Dataset entries >>
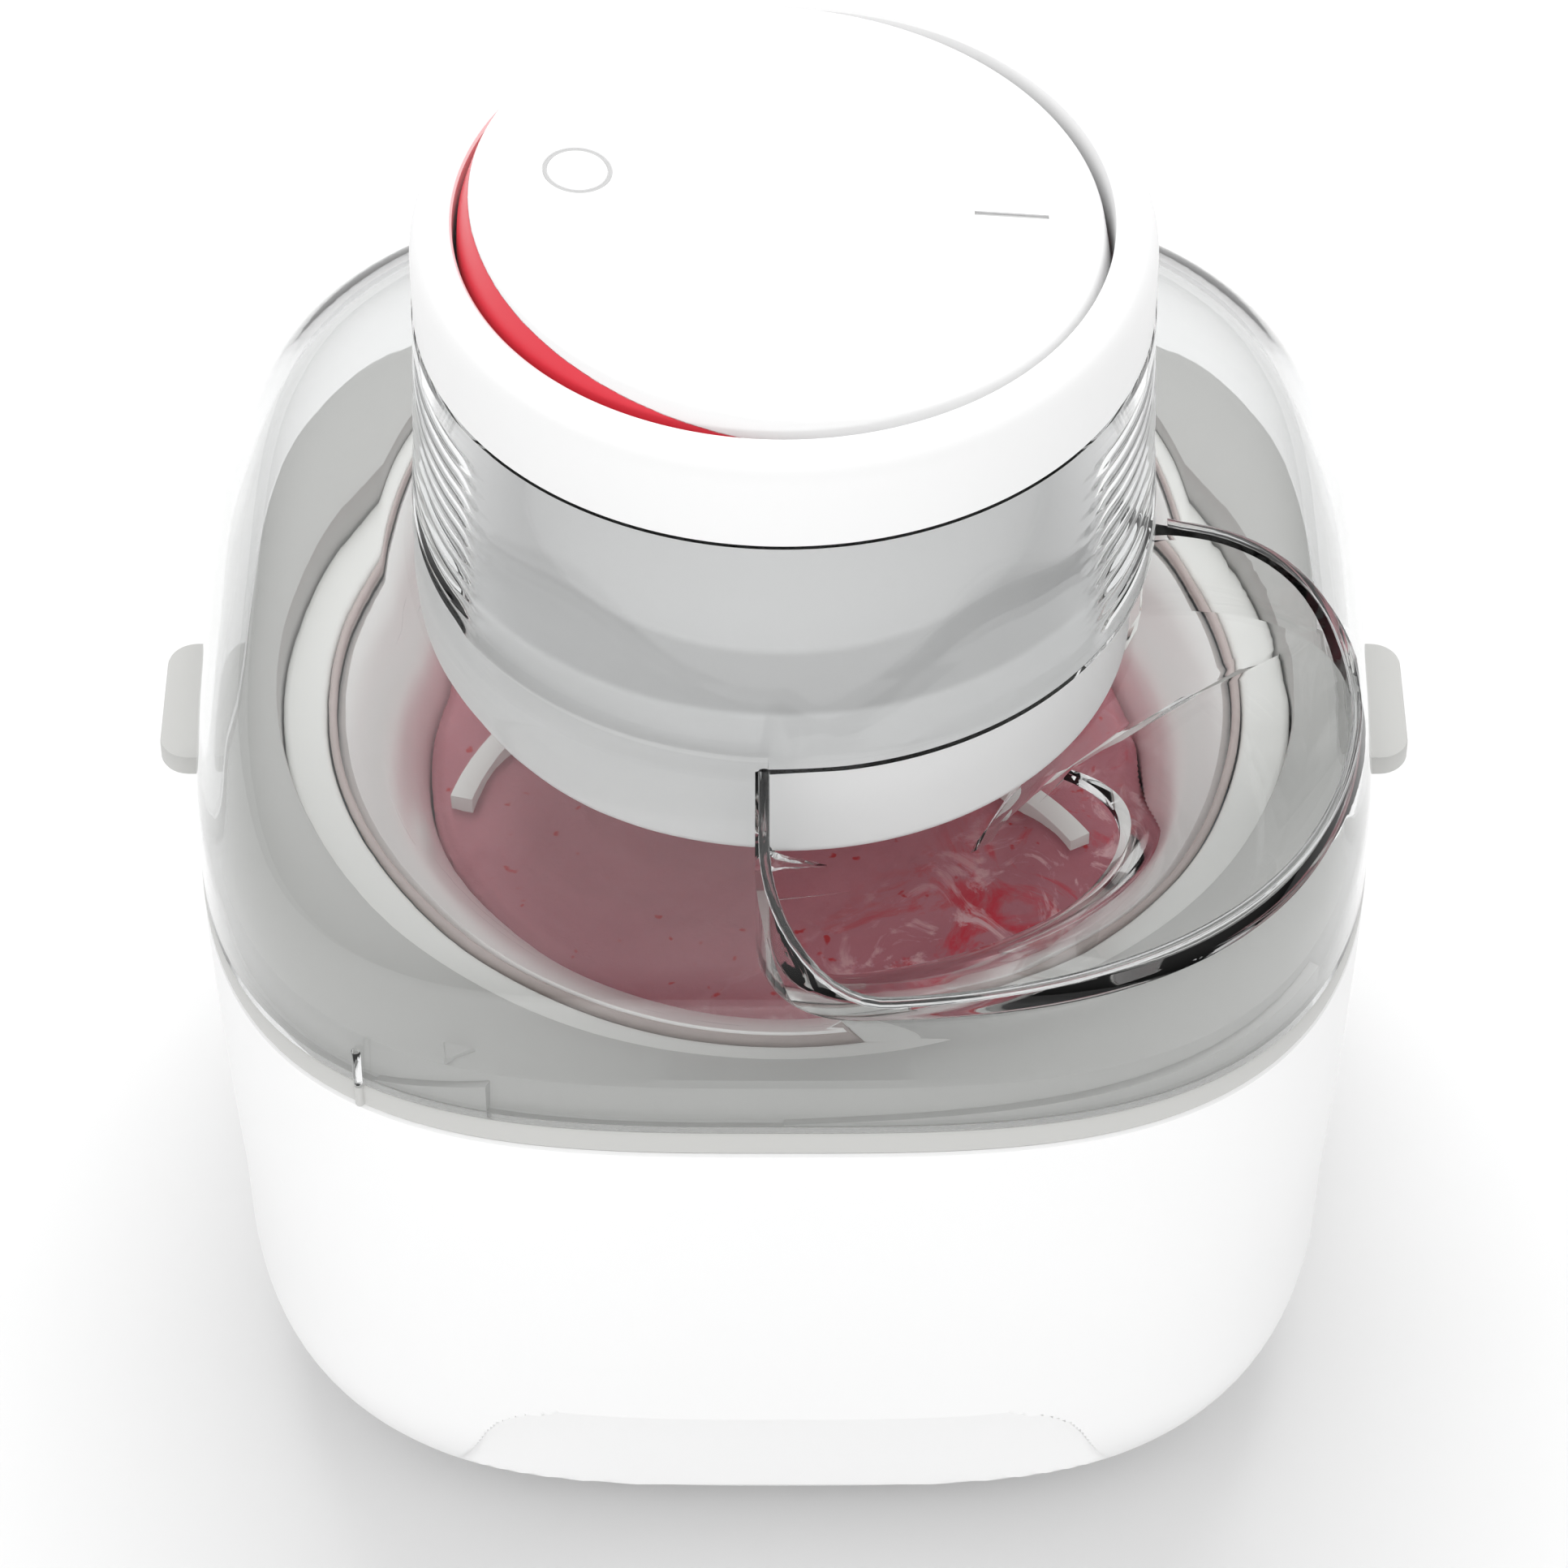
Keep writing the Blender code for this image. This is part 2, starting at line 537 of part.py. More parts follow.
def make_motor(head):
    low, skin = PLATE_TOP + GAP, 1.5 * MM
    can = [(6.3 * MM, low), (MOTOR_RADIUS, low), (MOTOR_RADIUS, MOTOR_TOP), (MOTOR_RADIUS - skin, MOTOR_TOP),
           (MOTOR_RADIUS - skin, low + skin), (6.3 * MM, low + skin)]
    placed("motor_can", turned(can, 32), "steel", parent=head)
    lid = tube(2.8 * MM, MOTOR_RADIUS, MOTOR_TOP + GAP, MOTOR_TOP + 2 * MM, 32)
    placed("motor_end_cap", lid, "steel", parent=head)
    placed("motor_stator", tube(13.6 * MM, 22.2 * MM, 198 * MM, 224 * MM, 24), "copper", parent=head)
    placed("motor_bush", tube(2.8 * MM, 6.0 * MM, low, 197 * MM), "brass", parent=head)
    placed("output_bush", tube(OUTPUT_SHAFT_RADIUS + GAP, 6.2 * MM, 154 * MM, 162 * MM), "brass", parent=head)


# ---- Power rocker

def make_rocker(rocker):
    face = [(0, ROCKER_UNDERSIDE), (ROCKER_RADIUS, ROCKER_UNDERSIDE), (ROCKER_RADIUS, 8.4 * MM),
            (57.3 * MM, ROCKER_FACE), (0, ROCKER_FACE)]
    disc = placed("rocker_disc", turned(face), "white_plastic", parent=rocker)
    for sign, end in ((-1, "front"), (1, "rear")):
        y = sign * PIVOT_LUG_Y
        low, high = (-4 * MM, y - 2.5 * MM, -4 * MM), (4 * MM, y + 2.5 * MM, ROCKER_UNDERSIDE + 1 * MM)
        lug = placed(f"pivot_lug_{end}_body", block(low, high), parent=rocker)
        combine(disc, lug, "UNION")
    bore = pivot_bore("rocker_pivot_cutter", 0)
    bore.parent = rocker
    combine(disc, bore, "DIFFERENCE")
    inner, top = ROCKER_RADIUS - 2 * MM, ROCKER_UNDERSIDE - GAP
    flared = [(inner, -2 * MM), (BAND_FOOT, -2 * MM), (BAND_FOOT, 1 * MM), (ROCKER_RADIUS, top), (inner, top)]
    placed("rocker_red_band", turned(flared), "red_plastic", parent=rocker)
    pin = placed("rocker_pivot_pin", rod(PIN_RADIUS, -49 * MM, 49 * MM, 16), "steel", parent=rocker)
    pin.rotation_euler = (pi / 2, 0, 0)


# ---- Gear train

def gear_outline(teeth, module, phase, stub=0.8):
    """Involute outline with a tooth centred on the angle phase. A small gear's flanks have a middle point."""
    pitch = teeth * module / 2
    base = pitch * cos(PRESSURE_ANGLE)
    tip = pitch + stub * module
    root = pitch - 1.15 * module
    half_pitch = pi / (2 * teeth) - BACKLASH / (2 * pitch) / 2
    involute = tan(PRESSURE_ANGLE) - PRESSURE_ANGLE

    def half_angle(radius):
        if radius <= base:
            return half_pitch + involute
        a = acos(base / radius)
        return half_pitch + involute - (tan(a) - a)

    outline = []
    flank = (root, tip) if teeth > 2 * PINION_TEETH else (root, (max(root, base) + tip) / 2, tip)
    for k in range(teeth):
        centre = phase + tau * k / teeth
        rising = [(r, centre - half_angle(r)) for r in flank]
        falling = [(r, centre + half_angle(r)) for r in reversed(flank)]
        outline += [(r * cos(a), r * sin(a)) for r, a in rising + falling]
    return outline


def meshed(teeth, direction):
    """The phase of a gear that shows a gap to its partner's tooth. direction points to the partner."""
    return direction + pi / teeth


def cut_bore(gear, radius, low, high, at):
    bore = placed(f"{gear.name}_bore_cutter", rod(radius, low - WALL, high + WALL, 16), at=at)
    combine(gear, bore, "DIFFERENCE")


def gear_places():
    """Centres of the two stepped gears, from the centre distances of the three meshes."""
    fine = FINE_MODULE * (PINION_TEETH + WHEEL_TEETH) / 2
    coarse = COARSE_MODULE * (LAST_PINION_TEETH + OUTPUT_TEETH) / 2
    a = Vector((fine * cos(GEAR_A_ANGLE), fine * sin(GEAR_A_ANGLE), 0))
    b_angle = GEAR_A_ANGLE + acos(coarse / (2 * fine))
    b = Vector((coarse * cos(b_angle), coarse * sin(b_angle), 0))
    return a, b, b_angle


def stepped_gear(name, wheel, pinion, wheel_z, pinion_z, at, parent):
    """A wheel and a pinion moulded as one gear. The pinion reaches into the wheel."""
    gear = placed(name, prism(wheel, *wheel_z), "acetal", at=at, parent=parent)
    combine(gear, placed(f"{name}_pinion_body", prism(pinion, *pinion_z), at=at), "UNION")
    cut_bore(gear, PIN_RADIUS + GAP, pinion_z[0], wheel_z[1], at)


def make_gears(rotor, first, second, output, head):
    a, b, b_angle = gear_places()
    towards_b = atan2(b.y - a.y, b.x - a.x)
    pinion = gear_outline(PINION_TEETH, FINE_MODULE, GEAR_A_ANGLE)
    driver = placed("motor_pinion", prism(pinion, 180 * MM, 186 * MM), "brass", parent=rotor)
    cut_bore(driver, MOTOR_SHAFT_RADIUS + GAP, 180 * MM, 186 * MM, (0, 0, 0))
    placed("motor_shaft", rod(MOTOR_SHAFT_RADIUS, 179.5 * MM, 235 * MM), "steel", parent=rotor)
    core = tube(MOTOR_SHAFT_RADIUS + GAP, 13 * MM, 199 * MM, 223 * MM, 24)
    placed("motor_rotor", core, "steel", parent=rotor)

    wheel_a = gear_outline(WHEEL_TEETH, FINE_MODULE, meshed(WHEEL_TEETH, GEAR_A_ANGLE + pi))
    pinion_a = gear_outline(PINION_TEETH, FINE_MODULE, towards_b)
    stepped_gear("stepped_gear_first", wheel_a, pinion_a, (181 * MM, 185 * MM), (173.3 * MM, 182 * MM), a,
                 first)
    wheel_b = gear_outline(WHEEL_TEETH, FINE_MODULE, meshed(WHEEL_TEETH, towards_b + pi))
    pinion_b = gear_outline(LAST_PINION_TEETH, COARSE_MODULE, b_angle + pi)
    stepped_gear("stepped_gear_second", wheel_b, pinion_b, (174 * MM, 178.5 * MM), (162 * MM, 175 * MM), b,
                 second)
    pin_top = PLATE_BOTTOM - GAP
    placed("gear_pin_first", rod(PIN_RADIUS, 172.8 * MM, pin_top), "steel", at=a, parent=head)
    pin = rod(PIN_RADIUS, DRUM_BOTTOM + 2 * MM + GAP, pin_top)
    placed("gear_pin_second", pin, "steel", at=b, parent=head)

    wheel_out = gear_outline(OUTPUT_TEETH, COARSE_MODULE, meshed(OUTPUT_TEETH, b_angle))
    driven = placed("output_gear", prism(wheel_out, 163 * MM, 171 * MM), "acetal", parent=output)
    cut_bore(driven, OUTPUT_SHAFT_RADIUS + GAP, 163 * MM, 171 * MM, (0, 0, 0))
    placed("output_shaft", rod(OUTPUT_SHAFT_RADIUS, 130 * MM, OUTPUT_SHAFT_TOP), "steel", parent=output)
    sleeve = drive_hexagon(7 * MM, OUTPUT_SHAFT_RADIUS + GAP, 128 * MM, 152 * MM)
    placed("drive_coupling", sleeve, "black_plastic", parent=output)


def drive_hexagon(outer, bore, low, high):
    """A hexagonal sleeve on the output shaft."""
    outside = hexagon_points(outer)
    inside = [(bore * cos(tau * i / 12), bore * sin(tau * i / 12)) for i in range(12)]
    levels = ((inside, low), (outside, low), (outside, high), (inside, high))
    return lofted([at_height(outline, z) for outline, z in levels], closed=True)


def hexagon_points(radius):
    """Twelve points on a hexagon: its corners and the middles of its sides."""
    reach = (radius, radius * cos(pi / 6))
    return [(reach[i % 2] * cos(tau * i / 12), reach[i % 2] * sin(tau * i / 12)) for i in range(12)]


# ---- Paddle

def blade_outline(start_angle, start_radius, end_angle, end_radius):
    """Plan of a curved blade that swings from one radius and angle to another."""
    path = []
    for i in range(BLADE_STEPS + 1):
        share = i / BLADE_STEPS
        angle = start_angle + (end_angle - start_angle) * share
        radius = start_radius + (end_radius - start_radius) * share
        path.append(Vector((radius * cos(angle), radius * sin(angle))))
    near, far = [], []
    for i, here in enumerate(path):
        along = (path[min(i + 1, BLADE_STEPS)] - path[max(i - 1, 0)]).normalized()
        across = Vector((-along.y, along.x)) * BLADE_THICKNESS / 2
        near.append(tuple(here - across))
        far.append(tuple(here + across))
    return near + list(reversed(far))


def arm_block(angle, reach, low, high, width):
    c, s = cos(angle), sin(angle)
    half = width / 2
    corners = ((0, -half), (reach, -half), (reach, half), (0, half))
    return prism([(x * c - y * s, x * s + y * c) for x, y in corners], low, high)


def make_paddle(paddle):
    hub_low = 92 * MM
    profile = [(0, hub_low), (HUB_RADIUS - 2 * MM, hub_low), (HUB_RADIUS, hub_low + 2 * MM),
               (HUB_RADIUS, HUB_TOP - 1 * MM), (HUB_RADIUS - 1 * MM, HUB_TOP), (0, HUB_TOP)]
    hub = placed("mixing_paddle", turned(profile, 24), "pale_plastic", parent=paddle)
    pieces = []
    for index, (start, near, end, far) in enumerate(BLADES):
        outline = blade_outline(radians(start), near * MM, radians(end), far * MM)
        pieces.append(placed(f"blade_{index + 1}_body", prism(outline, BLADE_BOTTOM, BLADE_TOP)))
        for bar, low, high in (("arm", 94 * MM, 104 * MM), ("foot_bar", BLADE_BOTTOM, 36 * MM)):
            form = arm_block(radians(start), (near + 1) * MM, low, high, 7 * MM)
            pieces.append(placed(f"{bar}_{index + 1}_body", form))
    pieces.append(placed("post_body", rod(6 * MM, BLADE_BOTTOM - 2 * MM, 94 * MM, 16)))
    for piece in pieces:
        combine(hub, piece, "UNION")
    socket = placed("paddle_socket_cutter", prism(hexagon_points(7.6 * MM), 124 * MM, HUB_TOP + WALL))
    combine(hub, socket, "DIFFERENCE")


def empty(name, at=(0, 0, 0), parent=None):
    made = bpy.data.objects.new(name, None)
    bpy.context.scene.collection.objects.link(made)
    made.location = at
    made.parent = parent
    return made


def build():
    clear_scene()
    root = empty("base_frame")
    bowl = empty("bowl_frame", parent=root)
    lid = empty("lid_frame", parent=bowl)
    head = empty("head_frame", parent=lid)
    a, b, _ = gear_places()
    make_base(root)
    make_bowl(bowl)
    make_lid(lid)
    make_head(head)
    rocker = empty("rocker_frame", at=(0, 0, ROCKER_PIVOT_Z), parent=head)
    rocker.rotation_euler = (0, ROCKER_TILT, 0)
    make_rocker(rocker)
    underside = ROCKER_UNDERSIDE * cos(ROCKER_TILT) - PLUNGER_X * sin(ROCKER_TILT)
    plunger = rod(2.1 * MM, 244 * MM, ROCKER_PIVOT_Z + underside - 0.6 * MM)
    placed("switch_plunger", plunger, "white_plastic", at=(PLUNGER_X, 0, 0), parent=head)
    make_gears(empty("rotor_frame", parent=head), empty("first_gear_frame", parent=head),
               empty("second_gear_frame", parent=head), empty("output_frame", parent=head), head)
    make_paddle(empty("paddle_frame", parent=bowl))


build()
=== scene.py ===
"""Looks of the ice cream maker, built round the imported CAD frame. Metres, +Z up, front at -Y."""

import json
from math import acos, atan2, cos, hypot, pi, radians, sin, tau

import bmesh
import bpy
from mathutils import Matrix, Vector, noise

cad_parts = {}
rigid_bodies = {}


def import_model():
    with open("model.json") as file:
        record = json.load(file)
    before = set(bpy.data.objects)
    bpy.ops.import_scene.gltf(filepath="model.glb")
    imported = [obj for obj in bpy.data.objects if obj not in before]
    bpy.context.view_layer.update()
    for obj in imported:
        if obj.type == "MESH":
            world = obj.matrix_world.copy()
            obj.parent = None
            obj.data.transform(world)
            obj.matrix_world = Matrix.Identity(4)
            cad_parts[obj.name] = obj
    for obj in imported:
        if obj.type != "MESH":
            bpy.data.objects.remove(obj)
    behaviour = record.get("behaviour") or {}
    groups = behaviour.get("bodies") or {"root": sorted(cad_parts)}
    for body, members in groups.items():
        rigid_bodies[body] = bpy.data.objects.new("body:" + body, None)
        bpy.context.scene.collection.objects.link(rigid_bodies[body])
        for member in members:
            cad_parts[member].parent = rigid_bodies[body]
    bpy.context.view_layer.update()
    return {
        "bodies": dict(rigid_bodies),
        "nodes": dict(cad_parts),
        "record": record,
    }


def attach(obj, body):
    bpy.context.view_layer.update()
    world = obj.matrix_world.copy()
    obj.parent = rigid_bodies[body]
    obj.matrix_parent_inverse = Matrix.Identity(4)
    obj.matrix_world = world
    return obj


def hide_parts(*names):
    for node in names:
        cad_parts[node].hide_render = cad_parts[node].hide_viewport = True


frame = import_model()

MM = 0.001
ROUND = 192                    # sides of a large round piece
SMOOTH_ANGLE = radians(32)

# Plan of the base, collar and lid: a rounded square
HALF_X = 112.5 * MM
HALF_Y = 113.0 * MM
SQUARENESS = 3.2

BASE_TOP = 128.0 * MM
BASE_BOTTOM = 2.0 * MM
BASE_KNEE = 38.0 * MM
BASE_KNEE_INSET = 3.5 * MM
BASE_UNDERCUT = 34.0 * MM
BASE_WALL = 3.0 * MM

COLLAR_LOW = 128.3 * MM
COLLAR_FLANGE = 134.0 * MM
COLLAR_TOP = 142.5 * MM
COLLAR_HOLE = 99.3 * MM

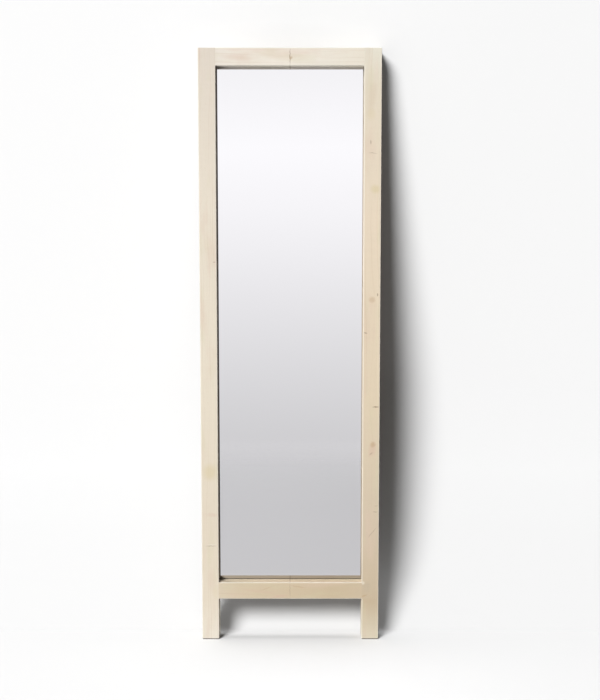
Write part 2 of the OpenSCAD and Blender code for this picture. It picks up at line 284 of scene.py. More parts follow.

Task goal >> Transcribe, exactly and exclusively, the run of lines that opens with the line bearing "plunger = rod(2.1" and closes with the line bearing "before = set(bpy.data.objects)".

Reply >>
    plunger = rod(2.1 * MM, 244 * MM, ROCKER_PIVOT_Z + underside - 0.6 * MM)
    placed("switch_plunger", plunger, "white_plastic", at=(PLUNGER_X, 0, 0), parent=head)
    make_gears(empty("rotor_frame", parent=head), empty("first_gear_frame", parent=head),
               empty("second_gear_frame", parent=head), empty("output_frame", parent=head), head)
    make_paddle(empty("paddle_frame", parent=bowl))


build()
=== scene.py ===
"""Looks of the ice cream maker, built round the imported CAD frame. Metres, +Z up, front at -Y."""

import json
from math import acos, atan2, cos, hypot, pi, radians, sin, tau

import bmesh
import bpy
from mathutils import Matrix, Vector, noise

cad_parts = {}
rigid_bodies = {}


def import_model():
    with open("model.json") as file:
        record = json.load(file)
    before = set(bpy.data.objects)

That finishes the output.